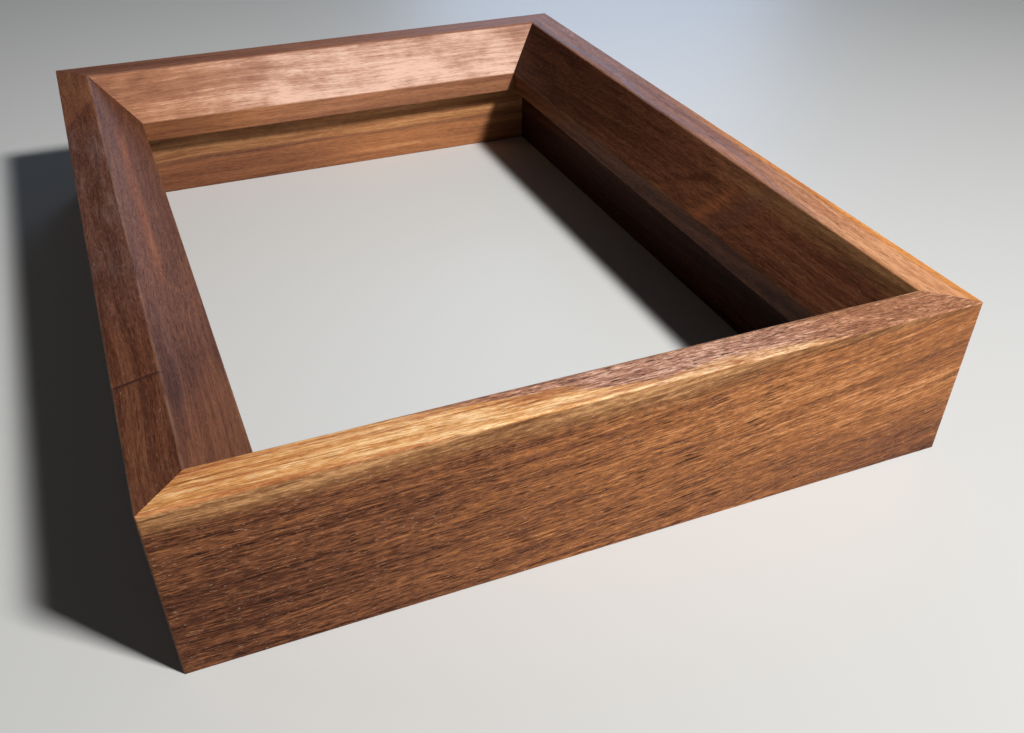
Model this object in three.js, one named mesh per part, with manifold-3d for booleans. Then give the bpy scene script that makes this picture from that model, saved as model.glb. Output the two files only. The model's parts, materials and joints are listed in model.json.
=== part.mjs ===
// Walnut picture frame for a 5 x 7 inch print: four mitred rails with an inward slope on the front
// and a deep rabbet at the back, held by a hidden biscuit and two V-nails in each corner.
// Units are millimetres. The frame lies on its back: +Z points out of its front, +Y to its top rail.
// The origin is at the middle of the back, on the surface that the frame lies on.

import * as THREE from 'three';
import { mergeVertices } from 'three/addons/utils/BufferGeometryUtils.js';
import Module from 'manifold-3d';

const wasm = await Module();
wasm.setup();

// Driving dimensions of the frame
const outerWidth = 160;
const outerLength = 209;
const frameHeight = 36.6;

// Driving dimensions of the rail's profile
const bandWidth = 8.4;
const railWidth = 20.2;
const slopeDrop = railWidth - bandWidth; // the slope is cut at 45 degrees
const rabbetDepth = 19.1;
const backWallWidth = 14.5;
const edgeEase = 0.35;
const glueLine = 0.1;

// Driving dimensions of the hidden joinery
const keyLength = 17;
const keyWidth = 11;
const keyThickness = 3;
const keyInset = 8.6; // from both outer faces, to the middle of the key
const keyHeight = 23.5; // from the back, to the middle of the key
const keyClearance = 0.3;
const nailLeg = 5;
const nailHook = 0.9;
const nailThickness = 0.5;
const nailLength = 12;
const nailRecess = 0.4;
const nailClearance = 0.2;
const nailInsets = { outer: 3.6, inner: 8.6 }; // from both outer faces, to the point of the V

const cornerCount = 4;
const curveSteps = 3;

// Materials

function woodMaterial(color) {
  return new THREE.MeshStandardMaterial({ color, roughness: 0.5, metalness: 0 });
}

const railColors = {
  bottom_rail: 0xa0683f,
  right_rail: 0x8a5a3c,
  top_rail: 0x9a6646,
  left_rail: 0x6b3f30,
};
const keyColor = 0xcdb18a;
const steelColor = 0x8c9094;

// Solids for cutting

function toSolid(geometry) {
  const bare = geometry.clone();
  bare.deleteAttribute('normal');
  bare.deleteAttribute('uv');
  const merged = mergeVertices(bare);
  const mesh = new wasm.Mesh({
    numProp: 3,
    vertProperties: new Float32Array(merged.attributes.position.array),
    triVerts: new Uint32Array(merged.index.array),
  });
  return new wasm.Manifold(mesh);
}

function toGeometry(solid) {
  const mesh = solid.getMesh();
  const geometry = new THREE.BufferGeometry();
  geometry.setAttribute('position', new THREE.BufferAttribute(mesh.vertProperties, 3));
  geometry.setIndex(new THREE.BufferAttribute(mesh.triVerts, 1));
  return geometry;
}

// Rails

// The outline with each corner eased, as a shape whose corners are short curves.
function easedShape(corners) {
  const shape = new THREE.Shape();
  corners.forEach((corner, i) => {
    const before = corners.at(i - 1).clone().sub(corner).setLength(edgeEase).add(corner);
    const after = corners[(i + 1) % corners.length].clone().sub(corner).setLength(edgeEase).add(corner);
    if (i === 0) shape.moveTo(before.x, before.y);
    else shape.lineTo(before.x, before.y);
    shape.quadraticCurveTo(corner.x, corner.y, after.x, after.y);
  });
  shape.closePath();
  return shape;
}

// The rail's section: x is the inset from the outer face, y is the height above the back.
function railSection() {
  return easedShape([
    new THREE.Vector2(0, 0),
    new THREE.Vector2(backWallWidth, 0),
    new THREE.Vector2(backWallWidth, rabbetDepth),
    new THREE.Vector2(railWidth, rabbetDepth),
    new THREE.Vector2(railWidth, frameHeight - slopeDrop),
    new THREE.Vector2(bandWidth, frameHeight),
    new THREE.Vector2(0, frameHeight),
  ]);
}

// A rail along +X with its outer face on y = 0 and both ends mitred at 45 degrees.
// It is extruded straight, then each end is drawn in by the inset of its points.
function mitredRail(length) {
  const geometry = new THREE.ExtrudeGeometry(railSection(), {
    depth: length,
    bevelEnabled: false,
    curveSegments: curveSteps,
  });
  const endTrim = (glueLine / 2) * Math.SQRT2;
  const position = geometry.attributes.position;
  for (let i = 0; i < position.count; i += 1) {
    const inset = position.getX(i);
    const height = position.getY(i);
    const atFarEnd = position.getZ(i) > length / 2;
    const reach = inset + endTrim;
    position.setXYZ(i, atFarEnd ? length - reach : reach, inset, height);
  }
  return geometry;
}

// Hidden joinery, built at a corner whose outer faces are x = 0 and y = 0

// A pointed oval whose long axis lies in the mitre, grown by the clearance where it is a slot.
function keyBody(clearance) {
  const halfLength = keyLength / 2 + clearance;
  const halfWidth = keyWidth / 2 + clearance;
  const radius = (halfLength ** 2 + halfWidth ** 2) / (2 * halfWidth);
  const halfAngle = Math.asin(halfLength / radius);
  const offset = radius - halfWidth;
  const shape = new THREE.Shape();
  shape.absarc(0, -offset, radius, Math.PI / 2 - halfAngle, Math.PI / 2 + halfAngle, false);
  shape.absarc(0, offset, radius, 1.5 * Math.PI - halfAngle, 1.5 * Math.PI + halfAngle, false);
  const thickness = keyThickness + 2 * clearance;
  const geometry = new THREE.ExtrudeGeometry(shape, { depth: thickness, bevelEnabled: false, curveSegments: 10 });
  geometry.rotateZ(Math.PI / 4);
  geometry.translate(keyInset, keyInset, keyHeight - thickness / 2);
  return geometry;
}

// The strip of a V-nail seen from the back: two legs with hooked tips, grown where it is a pocket.
function nailOutline(clearance) {
  const half = nailThickness / 2 + clearance;
  const leg = nailLeg + clearance;
  const hook = nailHook + clearance;
  const shape = new THREE.Shape();
  shape.moveTo(-half, -half);
  shape.lineTo(leg + half, -half);
  shape.lineTo(leg + half, hook);
  shape.lineTo(leg - half, hook);
  shape.lineTo(leg - half, half);
  shape.lineTo(half, half);
  shape.lineTo(half, leg - half);
  shape.lineTo(hook, leg - half);
  shape.lineTo(hook, leg + half);
  shape.lineTo(-half, leg + half);
  shape.closePath();
  return shape;
}

function nailBody(inset) {
  const geometry = new THREE.ExtrudeGeometry(nailOutline(0), { depth: nailLength, bevelEnabled: false });
  geometry.translate(inset, inset, nailRecess);
  return geometry;
}

// The pocket runs out through the back, so it starts below the back face.
function nailPocket(inset) {
  const mouth = 1;
  const depth = mouth + nailRecess + nailLength + nailClearance;
  const geometry = new THREE.ExtrudeGeometry(nailOutline(nailClearance), { depth, bevelEnabled: false });
  geometry.translate(inset, inset, -mouth);
  return geometry;
}

// Corners, counted anticlockwise from the bottom left as seen from the front

const cornerNames = ['bottom_left', 'bottom_right', 'top_right', 'top_left'];

// The transform that takes the corner built at the origin to corner number i.
function cornerMatrix(i) {
  const turn = new THREE.Matrix4().makeRotationZ((i * Math.PI) / 2);
  const signX = i === 0 || i === 3 ? -1 : 1;
  const signY = i < 2 ? -1 : 1;
  const move = new THREE.Matrix4().makeTranslation((signX * outerWidth) / 2, (signY * outerLength) / 2, 0);
  return move.multiply(turn);
}

const cornerCutters = [keyBody(keyClearance), ...Object.values(nailInsets).map(nailPocket)];

// The rail that starts at corner i and runs to the next corner, cut for both corners' joinery.
function railGeometry(i) {
  const length = i % 2 === 0 ? outerWidth : outerLength;
  const start = cornerMatrix(i);
  let solid = toSolid(mitredRail(length).applyMatrix4(start));
  for (const corner of [i, (i + 1) % cornerCount]) {
    const place = cornerMatrix(corner);
    for (const cutter of cornerCutters) {
      solid = solid.subtract(toSolid(cutter.clone().applyMatrix4(place)));
    }
  }
  return toGeometry(solid);
}

// Assembly

const frame = new THREE.Group();

function addPiece(parent, name, geometry, material) {
  const mesh = new THREE.Mesh(geometry, material);
  mesh.name = name;
  parent.add(mesh);
}

const railNames = ['bottom_rail', 'right_rail', 'top_rail', 'left_rail'];
railNames.forEach((name, i) => {
  addPiece(frame, name, railGeometry(i), woodMaterial(railColors[name]));
});

cornerNames.forEach((cornerName, i) => {
  const corner = new THREE.Group();
  corner.applyMatrix4(cornerMatrix(i));
  addPiece(corner, `mitre_key_${cornerName}`, keyBody(0), woodMaterial(keyColor));
  for (const [row, inset] of Object.entries(nailInsets)) {
    const steel = new THREE.MeshStandardMaterial({ color: steelColor, roughness: 0.35, metalness: 1 });
    addPiece(corner, `v_nail_${cornerName}_${row}`, nailBody(inset), steel);
  }
  frame.add(corner);
});

export default frame;
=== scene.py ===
import json
import math

import bmesh
import bpy
from mathutils import Matrix, Vector, noise


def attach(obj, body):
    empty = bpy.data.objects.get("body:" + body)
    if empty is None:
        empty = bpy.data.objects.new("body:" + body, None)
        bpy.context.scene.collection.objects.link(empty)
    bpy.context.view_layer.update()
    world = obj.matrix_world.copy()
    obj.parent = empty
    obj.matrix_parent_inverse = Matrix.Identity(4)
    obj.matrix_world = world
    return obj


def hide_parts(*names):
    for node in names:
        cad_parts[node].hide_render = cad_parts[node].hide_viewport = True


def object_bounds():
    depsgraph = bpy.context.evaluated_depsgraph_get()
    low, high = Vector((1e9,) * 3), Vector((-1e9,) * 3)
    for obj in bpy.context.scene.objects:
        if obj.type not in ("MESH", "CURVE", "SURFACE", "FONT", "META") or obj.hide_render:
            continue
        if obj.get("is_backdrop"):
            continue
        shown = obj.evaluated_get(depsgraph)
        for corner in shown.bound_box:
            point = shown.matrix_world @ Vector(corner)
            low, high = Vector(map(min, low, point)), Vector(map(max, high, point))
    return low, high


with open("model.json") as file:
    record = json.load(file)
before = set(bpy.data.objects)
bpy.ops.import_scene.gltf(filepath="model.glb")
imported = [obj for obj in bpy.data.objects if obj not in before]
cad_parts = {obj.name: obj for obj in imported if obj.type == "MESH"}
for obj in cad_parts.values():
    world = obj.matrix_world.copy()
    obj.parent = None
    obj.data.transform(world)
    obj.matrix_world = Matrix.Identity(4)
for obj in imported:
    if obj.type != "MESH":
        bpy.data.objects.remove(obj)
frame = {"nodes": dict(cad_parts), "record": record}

MM = 0.001
CAD_LOW, CAD_HIGH = (Vector(corner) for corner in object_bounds())
WIDTH, LENGTH, HEIGHT = CAD_HIGH - CAD_LOW

# The rail's profile, in metres
BAND = 8.4 * MM
RAIL = 20.2 * MM
SLOPE_DROP = RAIL - BAND
BACK_WALL = 14.5 * MM
MOUNTS = {mount["name"]: mount for mount in frame["record"]["mounts"]}
RABBET_DEPTH = MOUNTS["rabbet_ledge"]["pos_m"][2]

# Anticlockwise as seen from the front, each running from the rail before it to the next
RAILS = ["bottom_rail", "right_rail", "top_rail", "left_rail"]

# A shallow score across the band of the left rail, and how far it leans for each step inwards
SCORE_RAIL = RAILS.index("left_rail")
SCORE_PLACE = 174.8 * MM
SCORE_SKEW = 0.31
SCORE_WIDTH = 0.45 * MM
SCORE_DEPTH = 0.16 * MM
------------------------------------
Aim of the task –
Extract the lines from the line with "cornerNames.forEach((cornerName, i) =>" to the line with "bpy.context.scene.collection.objects.link(empty)", inclusive, reproducing them exactly and leaving out every other line.

Written answer –
cornerNames.forEach((cornerName, i) => {
  const corner = new THREE.Group();
  corner.applyMatrix4(cornerMatrix(i));
  addPiece(corner, `mitre_key_${cornerName}`, keyBody(0), woodMaterial(keyColor));
  for (const [row, inset] of Object.entries(nailInsets)) {
    const steel = new THREE.MeshStandardMaterial({ color: steelColor, roughness: 0.35, metalness: 1 });
    addPiece(corner, `v_nail_${cornerName}_${row}`, nailBody(inset), steel);
  }
  frame.add(corner);
});

export default frame;
=== scene.py ===
import json
import math

import bmesh
import bpy
from mathutils import Matrix, Vector, noise


def attach(obj, body):
    empty = bpy.data.objects.get("body:" + body)
    if empty is None:
        empty = bpy.data.objects.new("body:" + body, None)
        bpy.context.scene.collection.objects.link(empty)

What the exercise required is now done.